A drone crossed into Romanian airspace. It exploded on NATO soil. Moscow’s response: silence. For the alliance, this is not an accident. It is a calibrated probe of the alliance’s resolve, a deliberate stress test of Article 5’s credibility. And as of now, the defence of the eastern flank has just been mapped in real time by a cheap, off-the-shelf unmanned system.
The strike, attributed to Russian forces operating near the Ukrainian port of Izmail, landed less than a kilometre from the Romanian border. No casualties. But that is not the point. The point is that a weapon system – likely a Shahed-type loitering munition, Iranian-supplied and Russian-rebranded – navigated through NATO’s air defence umbrella, crossed a sovereign border, and detonated without interception. This is an intelligence failure. It is also a warning.
NATO’s reaction has been measured, as protocols dictate. The Romanian Ministry of Defence confirmed the debris, activated the rapid reaction cell, and consulted allies. The U.S. Embassy in Bucharest issued a statement of solidarity. But measured is precisely the wrong response. When an adversary lands ordnance on your territory, the signal should be immediate, kinetic, and unambiguous. What Moscow interprets from this restraint is a gap between rhetoric and action.
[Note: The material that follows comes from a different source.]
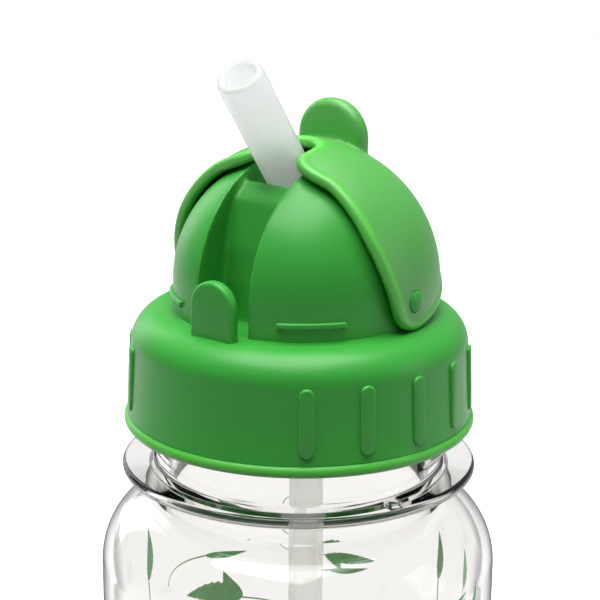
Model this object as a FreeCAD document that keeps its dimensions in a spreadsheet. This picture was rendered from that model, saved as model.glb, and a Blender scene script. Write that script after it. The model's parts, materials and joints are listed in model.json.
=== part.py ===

The strategic pivot here is clear: Russia is testing the alliance’s threshold for escalation while avoiding direct confrontation. A single drone over Romania does not trigger Article 5 in the same way a missile strike on a barracks might. But that is the genius of the tactic. By using low-cost, low-reliability platforms, Moscow can probe air defence gaps, gauge reaction times, and normalise the idea of NATO airspace being permeable. If the alliance does not respond with a hardened posture – surface-to-air missile batteries repositioned, patrolling aircraft armed with rules of engagement that allow for pre-emptive engagement – then the next drone will fly further inland.
The hardware failure is instructive. Romanian air defence, like much of the alliance’s eastern tier, relies on legacy systems: Soviet-era S-75 and S-125 complexes, supplemented by a handful of Patriot batteries. These are designed for high-altitude, fast-moving threats. A low, slow, propeller-driven drone presents a completely different signature. It is a counter-stealth system in reverse: it doesn’t hide from radar; it blends into the clutter. The same problem plagues the protection of critical infrastructure, from Black Sea oil platforms to Baltic gas terminals. The threat vector has shifted, and the alliance’s sensor-to-shooter chain has not kept pace.
There is also a cyber dimension. The drone’s flight path suggests either pre-programmed coordinates or real-time control via satellite. If the latter, NATO should be monitoring electronic emissions and signal interference patterns. Was there an attempt to spoof GPS? Did Romanian air defence radar experience jamming? These are the questions that intelligence officers in Brussels should be asking, not debating communiqué language.
For the EU, the economic fallout is immediate. The Danube, a vital grain corridor, now has a security shadow. Insurance premiums on shipping will rise, and rerouting cargo will strain infrastructure that is already near collapse. The EU’s response, likely a package of sanctions and diplomatic condemnations, will be ignored in the Kremlin. Sanctions do not stop drones.
What is needed is a fundamental reassessment of deterrence on the eastern flank. This means forward-deploying counter-drone systems: directed energy weapons, high-power microwaves, and electronic warfare suites that can fry the avionics of a Shahed before it crosses the border. It means integrated air defence networks that share data in real time, not delayed by national caveats. And it means a declaratory policy that any ordnance landing on NATO territory, regardless of origin or intent, will be met with a proportionate but immediate kinetic response.
Until that happens, the drone that landed in Romania is not an isolated incident. It is a blueprint. Moscow has now proven that Article 5 can be tested at a cost of twenty thousand dollars. The next one might not miss. The next one might be a cruise missile. And the alliance still seems to be waiting for the third strike to know it’s last.